In this example I have shown first the product table, showing today’s status and the more complex select statement showing the same from the star schema. It’s easy to see the changes over time. First a rise in price and later the milk changed position in the refrigerator. Here the ETL program is running every night, making it precise enough to use dates. In other situations the ETL program are better of running with smaller intervals or you are so lucky that there’s a ‘last changed’ timestamp in the production data, giving the possibility to make the ‘from date’ and ‘to date’ more precise as well.
At least it might be advisable to use a ‘last changed’ date on both the fact and dimension tables.
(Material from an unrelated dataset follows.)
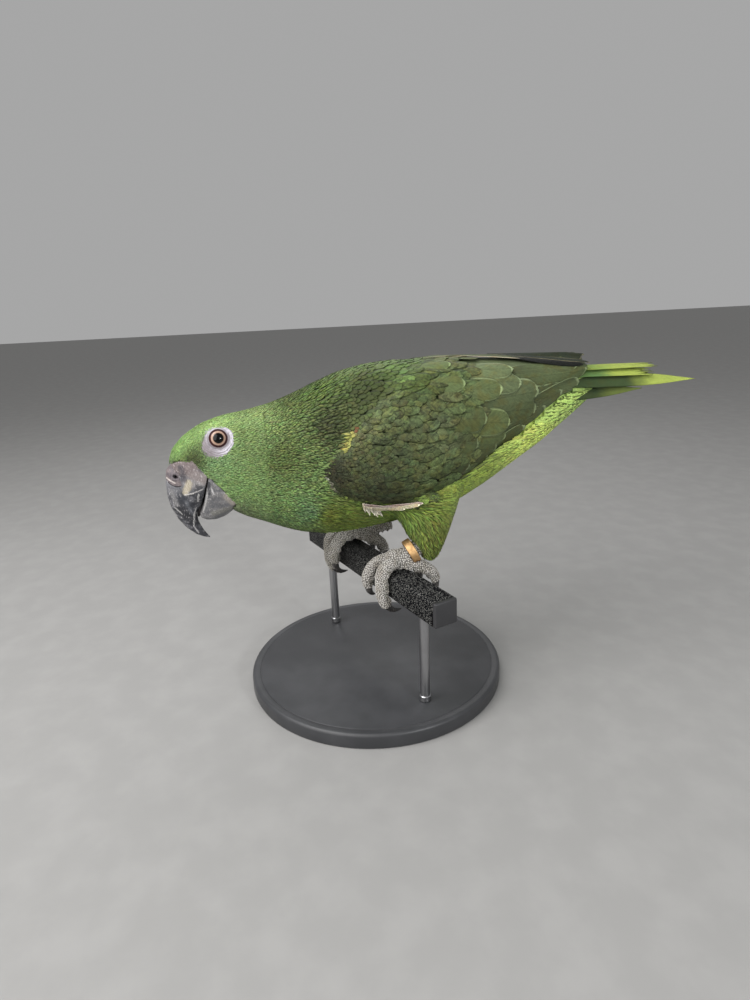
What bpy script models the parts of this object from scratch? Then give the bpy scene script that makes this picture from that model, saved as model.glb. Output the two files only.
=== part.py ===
"""A life-size amazon parrot gripping a cut length of square tube, which a small display stand holds up.

The bird faces -Y and its left side is +X. The origin is the middle of the underside of the stand's base.
Every size below is in millimetres; MM turns it into metres when a mesh is made.
"""

import math
from typing import NamedTuple

import bmesh
import bpy
from mathutils import Matrix, Vector

MM = 0.001
GAP = 0.32  # clearance between solids that meet

# Perch, a square steel tube that crosses under the bird at an angle.
TUBE = 16.0
TUBE_LENGTH = 164.0
TUBE_ROUNDING = 1.8
TUBE_HEIGHT = 80.0  # its axis above the floor
TUBE_TURN = math.radians(18.0)
CAP_LENGTH = 3.0
ALONG = Vector((math.cos(TUBE_TURN), math.sin(TUBE_TURN), 0.0))  # along the tube, to the bird's left
AHEAD = Vector((math.sin(TUBE_TURN), -math.cos(TUBE_TURN), 0.0))  # square to the tube, under the head
TUBE_TOP = TUBE_HEIGHT + TUBE / 2
TUBE_UNDER = TUBE_HEIGHT - TUBE / 2

# Stand
BASE_RADIUS = 86.0
BASE_THICKNESS = 10.0
BASE_ROUNDING = 2.0
ROD_RADIUS = 3.5
ROD_OFFSET = 62.0  # each rod from the middle, along the tube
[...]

This timestamp is updated with Now() by the ETL to display. This information can be vital when correcting errors or when trying to find why an error occurred.
Different types of slowly changing dimensions
Actually there are multiple types of slowly changing dimensions. The one described above here is the ‘Type 2’, that gives full history. ‘Type1’ overrides old values with new ones and contains therefore no history. The last type in this short analysis is the ‘Type 3’ that contains very limited history.
The snowflake schema
The snowflake schema is similar to the star schema. However, in the snowflake schema, dimensions are normalized into multiple related tables, whereas the star schema's dimensions are normalized with each dimension represented by a single table.
Whats next.
Are we there yet? And the ansewer is no. We have just begun on the jurny leading tovards buissiness inteligens. There are still lots of tasks and issues to handle in order to make the jurny a success. This might be a project you cant close with a smile and harvest credit from the managers forever on.
Data quality
If the quality is bad, no mater if its groceries or data, the customers stay away. Make automatic checks in your ETL programs to ensure data quality. Look at the quantity of new lines inserted on your dimentions. If the amount is significantly larger or smaller than normal it could be a sign that something is wrong. You could also calculate the average of a specified numeric field to check large deviations of this. Lots of places you can use ‘Integrity Constraints’ or ‘Referential Integrity’ in order to ensure some data quality this way.
Performance
With a data amount this big, performance is always an issue. If the response time is too long, your customers might not use your data warehouse. Performance isn’t just bigger and more servers. Quite often bad performance derives from the organization of the data. Maybe spreading data over multiple ‘file groups’ on separate disks. Try analysing how you customers read the data. Either they don’t hit the indexes or you need more indexes.
Education
Often the users have made their own reports, from the limited production data and now there’s a data warehouse with better possibilities. At first glance start schema with historical data, can be overwhelming. In order for them to see the full potential of the use of data warehouse, some education would help them.
William Inmon approach
If there’s a Kimball Design approach, then there must be something more out there and there is. There’s also The William Inmon approach, which is outside the scope of this Article.